Rushdie's latest novel, The Enchantress of Florence, had been the bookmakers' early favourite to win this year's Man Booker prize, closely followed by the post-September 11 drama Neverland, by Joseph O'Neill.
The judging panel, which included former British Cabinet minister Michael Portillo, novelist Louise Doughty, Ottaker's bookshop founder James Heneage, Granta editor Alex Clark, and television presenter Hardeep Singh Kohli, commended the six selected writers, which included two debut novelists, for their readability as well as literary excellence. When asked why Rushdie had failed to make the list, the answer was short and simple.
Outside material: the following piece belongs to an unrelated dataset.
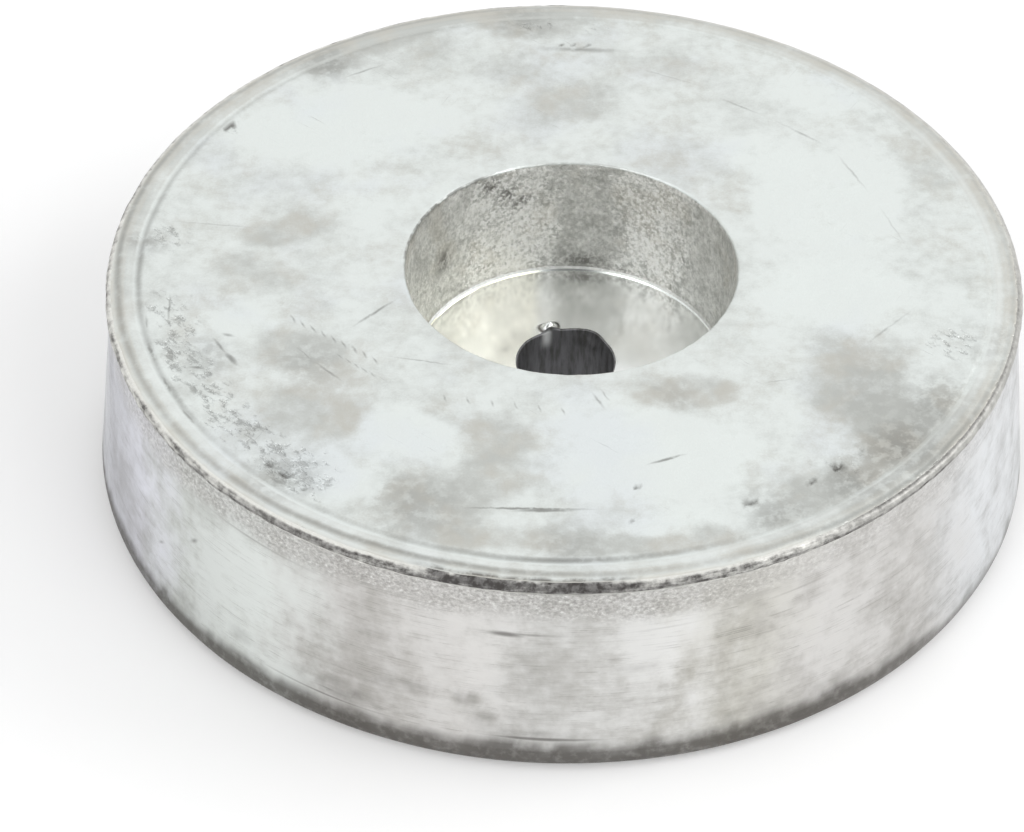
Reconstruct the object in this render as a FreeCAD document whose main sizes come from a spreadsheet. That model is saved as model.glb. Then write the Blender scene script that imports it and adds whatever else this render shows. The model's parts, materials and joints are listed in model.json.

The book was not enough of a page-turner, Doughty said: "If you take the whole of its literary qualities it is not as good as the six we have chosen."
And Rushdie's oeuvre was pretty "patchy", said Kohli.
"There are some good books and some not so good books." Referring to Rushdie's most acclaimed book, Midnight's Children, which has received three Booker awards, Kohli said: "I have never known a book that has split opinion as much as this one, with some people secretly confessing to not having finished reading it, and some secretly hating it."
Portillo, who is chair of the jury panel, said Rushdie's "Booker hat-trick" had not coloured the panel's judgment when debating the latest novel's prospects.
"I don't want you to think there was particularly passionate debate about this book," he said.
Rushdie won the Booker prize for Midnight's Children in 1981.
He then scooped the Booker of Bookers for the prize's 25th anniversary for the novel.
In July, he was awarded the Best of the Bookers from a list of 41 previous winners.
This year's Man Booker Prize winner will be announced on October 14.